AIM: Within the records below, find each line that holds the string "slide", then copy it.
>>
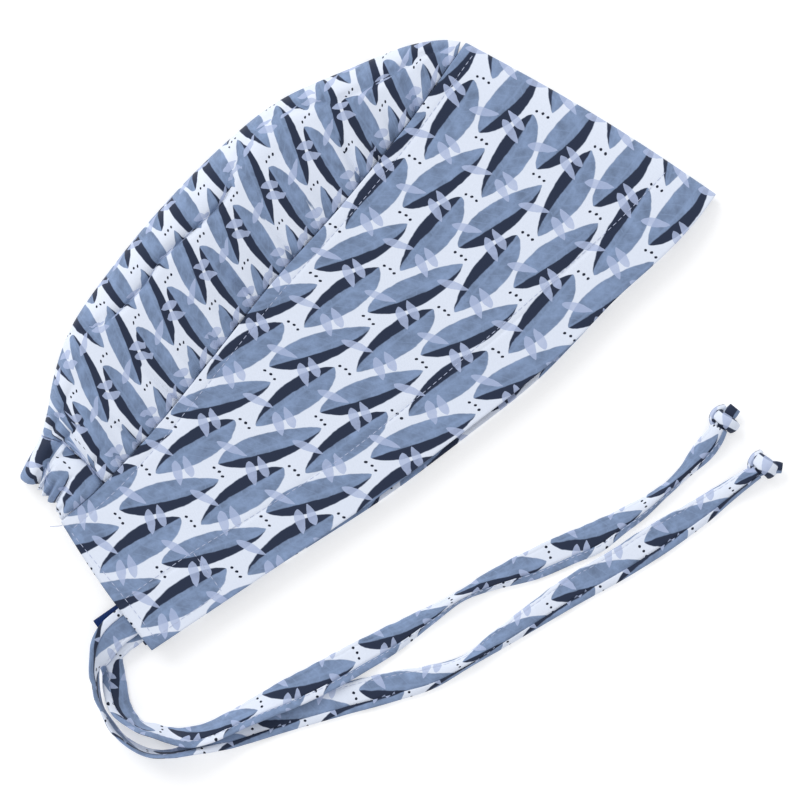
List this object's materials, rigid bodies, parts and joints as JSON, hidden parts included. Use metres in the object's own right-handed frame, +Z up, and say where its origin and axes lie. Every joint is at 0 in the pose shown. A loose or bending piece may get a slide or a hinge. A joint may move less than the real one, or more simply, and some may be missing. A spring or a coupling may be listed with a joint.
{
  "type": "surgical scrub cap",
  "caption": "Printed cotton surgical scrub cap lying on its side, with a folded brow band, gathered crown, elastic nape casing and knotted ties.",
  "frame": {"origin": "on the surface that the cap lies on, below the middle of the cap without its ties", "axes": "+X along the rim from the nape to the brow, +Y from the rim to the crown, +Z up through the lying cap"},
  "size_m": [0.3117, 0.2327, 0.0184],
  "materials": {
    "printed_cotton": "matt plain-woven cotton with an all-over leaf print in slate blue, navy grey and lilac on a pale lavender ground",
    "navy_satin": "plain navy satin ribbon with a soft sheen"
  },
  "bodies": {
    "root": {"band": "printed_cotton", "crown": "printed_cotton", "elastic_casing": "printed_cotton", "tie_near": "printed_cotton", "tie_far": "printed_cotton", "knot_near": "printed_cotton", "knot_far": "printed_cotton", "side_tab": "navy_satin"}
  },
  "joints": []
}
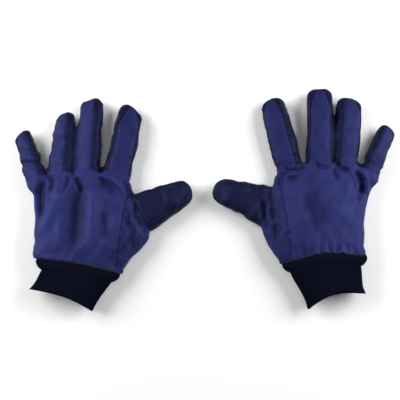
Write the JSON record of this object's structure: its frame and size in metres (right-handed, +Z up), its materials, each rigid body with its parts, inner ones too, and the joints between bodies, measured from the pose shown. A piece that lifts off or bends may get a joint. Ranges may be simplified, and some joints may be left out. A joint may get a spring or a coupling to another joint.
{
  "type": "cryogenic gloves",
  "caption": "Pair of insulated cold-handling gloves lying palm down: woven shell with separate finger side strips, quilted liner and doubled rib-knit wrist cuffs.",
  "frame": {"origin": "middle of the pair's footprint, on the surface the gloves lie on", "axes": "+X along the pair from the left glove to the right glove, +Y towards the fingertips, +Z up out of the backs of the hands"},
  "size_m": [0.5576, 0.3282, 0.042],
  "materials": {
    "shell_fabric": "woven nylon with a slight sheen",
    "rib_knit": "matt rib knit",
    "quilted_liner": "brushed fleece over batting",
    "binding_tape": "matt woven tape"
  },
  "bodies": {
    "left_hand": {"left_back_panel": "shell_fabric", "left_palm_panel": "shell_fabric", "left_thumb_wing": "shell_fabric", "left_hand_liner": "quilted_liner", "left_hem_binding": "binding_tape"},
    "left_cuff": {"left_cuff_band": "rib_knit", "left_knit_cuff": "rib_knit"},
    "left_index_base": {"left_index_base_shell": "shell_fabric", "left_index_base_liner": "quilted_liner"},
    "left_index_tip": {"left_index_tip_shell": "shell_fabric", "left_index_tip_liner": "quilted_liner"},
    "left_middle_base": {"left_middle_base_shell": "shell_fabric", "left_middle_base_liner": "quilted_liner"},
    "left_middle_tip": {"left_middle_tip_shell": "shell_fabric", "left_middle_tip_liner": "quilted_liner"},
    "left_ring_base": {"left_ring_base_shell": "shell_fabric", "left_ring_base_liner": "quilted_liner"},
    "left_ring_tip": {"left_ring_tip_shell": "shell_fabric", "left_ring_tip_liner": "quilted_liner"},
    "left_little_base": {"left_little_base_shell": "shell_fabric", "left_little_base_liner": "quilted_liner"},
    "left_little_tip": {"left_little_tip_shell": "shell_fabric", "left_little_tip_liner": "quilted_liner"},
    "left_thumb_base": {"left_thumb_base_shell": "shell_fabric", "left_thumb_base_liner": "quilted_liner"},
    "left_thumb_tip": {"left_thumb_tip_shell": "shell_fabric", "left_thumb_tip_liner": "quilted_liner"},
    "right_hand": {"right_back_panel": "shell_fabric", "right_palm_panel": "shell_fabric", "right_thumb_wing": "shell_fabric", "right_hand_liner": "quilted_liner", "right_hem_binding": "binding_tape"},
    "right_cuff": {"right_cuff_band": "rib_knit", "right_knit_cuff": "rib_knit"},
    "right_index_base": {"right_index_base_shell": "shell_fabric", "right_index_base_liner": "quilted_liner"},
    "right_index_tip": {"right_index_tip_shell": "shell_fabric", "right_index_tip_liner": "quilted_liner"},
    "right_middle_base": {"right_middle_base_shell": "shell_fabric", "right_middle_base_liner": "quilted_liner"},
    "right_middle_tip": {"right_middle_tip_shell": "shell_fabric", "right_middle_tip_liner": "quilted_liner"},
    "right_ring_base": {"right_ring_base_shell": "shell_fabric", "right_ring_base_liner": "quilted_liner"},
    "right_ring_tip": {"right_ring_tip_shell": "shell_fabric", "right_ring_tip_liner": "quilted_liner"},
    "right_little_base": {"right_little_base_shell": "shell_fabric", "right_little_base_liner": "quilted_liner"},
    "right_little_tip": {"right_little_tip_shell": "shell_fabric", "right_little_tip_liner": "quilted_liner"},
    "right_thumb_base": {"right_thumb_base_shell": "shell_fabric", "right_thumb_base_liner": "quilted_liner"},
    "right_thumb_tip": {"right_thumb_tip_shell": "shell_fabric", "right_thumb_tip_liner": "quilted_liner"}
  },
  "joints": [
    {"name": "left_wrist", "type": "hinge", "parent": "left_hand", "child": "left_cuff", "pos_m": [-0.1793, -0.09919, 0.019], "axis": [-0.9848, 0.1736, 0], "range_deg": [-15, 30]},
    {"name": "left_index_root", "type": "hinge", "parent": "left_hand", "child": "left_index_base", "pos_m": [-0.1279, 0.04007, 0.014], "axis": [-0.9781, 0.2079, 0], "range_deg": [-15, 50]},
    {"name": "left_index_middle", "type": "hinge", "parent": "left_index_base", "child": "left_index_tip", "pos_m": [-0.11815, 0.08597, 0.014], "axis": [-0.9781, 0.2079, 0], "range_deg": [0, 60]},
    {"name": "left_middle_root", "type": "hinge", "parent": "left_hand", "child": "left_middle_base", "pos_m": [-0.1719, 0.04507, 0.014], "axis": [-0.9962, 0.0872, 0], "range_deg": [-15, 50]},
    {"name": "left_middle_middle", "type": "hinge", "parent": "left_middle_base", "child": "left_middle_tip", "pos_m": [-0.16753, 0.09502, 0.014], "axis": [-0.9962, 0.0872, 0], "range_deg": [0, 60]},
    {"name": "left_ring_root", "type": "hinge", "parent": "left_hand", "child": "left_ring_base", "pos_m": [-0.2114, 0.04207, 0.014], "axis": [-0.9945, 0.1045, 0], "range_deg": [-15, 50]},
    {"name": "left_ring_middle", "type": "hinge", "parent": "left_ring_base", "child": "left_ring_tip", "pos_m": [-0.20707, 0.08325, 0.014], "axis": [-0.9945, 0.1045, 0], "range_deg": [0, 60]},
    {"name": "left_little_root", "type": "hinge", "parent": "left_hand", "child": "left_little_base", "pos_m": [-0.2479, 0.03207, 0.014], "axis": [-0.9511, -0.309, 0], "range_deg": [-15, 50]},
    {"name": "left_little_middle", "type": "hinge", "parent": "left_little_base", "child": "left_little_tip", "pos_m": [-0.25799, 0.06313, 0.014], "axis": [-0.9511, -0.309, 0], "range_deg": [0, 60]},
    {"name": "left_thumb_root", "type": "hinge", "parent": "left_hand", "child": "left_thumb_base", "pos_m": [-0.0909, -0.01893, 0.014], "axis": [0, 0, 1], "range_deg": [-10, 20]},
    {"name": "left_thumb_middle", "type": "hinge", "parent": "left_thumb_base", "child": "left_thumb_tip", "pos_m": [-0.05903, -0.00053, 0.014], "axis": [0, 0, 1], "range_deg": [0, 40]},
    {"name": "right_glove_lift", "type": "slide", "parent": "left_hand", "child": "right_hand", "axis": [0, 0, 1], "range_m": [0, 0.12]},
    {"name": "right_wrist", "type": "hinge", "parent": "right_hand", "child": "right_cuff", "pos_m": [0.1753, -0.08922, 0.019], "axis": [-0.9962, -0.0872, 0], "range_deg": [-15, 30]},
    {"name": "right_index_root", "type": "hinge", "parent": "right_hand", "child": "right_index_base", "pos_m": [0.1241, 0.05007, 0.014], "axis": [-0.9744, -0.225, 0], "range_deg": [-15, 50]},
    {"name": "right_index_middle", "type": "hinge", "parent": "right_index_base", "child": "right_index_tip", "pos_m": [0.11354, 0.09579, 0.014], "axis": [-0.9744, -0.225, 0], "range_deg": [0, 60]},
    {"name": "right_middle_root", "type": "hinge", "parent": "right_hand", "child": "right_middle_base", "pos_m": [0.1681, 0.05507, 0.014], "axis": [-1, 0, 0], "range_deg": [-15, 50]},
    {"name": "right_middle_middle", "type": "hinge", "parent": "right_middle_base", "child": "right_middle_tip", "pos_m": [0.1681, 0.10521, 0.014], "axis": [-1, 0, 0], "range_deg": [0, 60]},
    {"name": "right_ring_root", "type": "hinge", "parent": "right_hand", "child": "right_ring_base", "pos_m": [0.2076, 0.05207, 0.014], "axis": [-0.9986, 0.0523, 0], "range_deg": [-15, 50]},
    {"name": "right_ring_middle", "type": "hinge", "parent": "right_ring_base", "child": "right_ring_tip", "pos_m": [0.20996, 0.09709, 0.014], "axis": [-0.9986, 0.0523, 0], "range_deg": [0, 60]},
    {"name": "right_little_root", "type": "hinge", "parent": "right_hand", "child": "right_little_base", "pos_m": [0.2441, 0.04207, 0.014], "axis": [-0.9272, 0.3746, 0], "range_deg": [-15, 50]},
    {"name": "right_little_middle", "type": "hinge", "parent": "right_little_base", "child": "right_little_tip", "pos_m": [0.25633, 0.07235, 0.014], "axis": [-0.9272, 0.3746, 0], "range_deg": [0, 60]},
    {"name": "right_thumb_root", "type": "hinge", "parent": "right_hand", "child": "right_thumb_base", "pos_m": [0.0871, -0.00893, 0.014], "axis": [0, 0, -1], "range_deg": [-10, 20]},
    {"name": "right_thumb_middle", "type": "hinge", "parent": "right_thumb_base", "child": "right_thumb_tip", "pos_m": [0.0521, 0.00244, 0.014], "axis": [0, 0, -1], "range_deg": [0, 40]}
  ]
}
<<
EXERCISE RESPONSE:
List this object's materials, rigid bodies, parts and joints as JSON, hidden parts included. Use metres in the object's own right-handed frame, +Z up, and say where its origin and axes lie. Every joint is at 0 in the pose shown. A loose or bending piece may get a slide or a hinge. A joint may move less than the real one, or more simply, and some may be missing. A spring or a coupling may be listed with a joint.
    {"name": "right_glove_lift", "type": "slide", "parent": "left_hand", "child": "right_hand", "axis": [0, 0, 1], "range_m": [0, 0.12]},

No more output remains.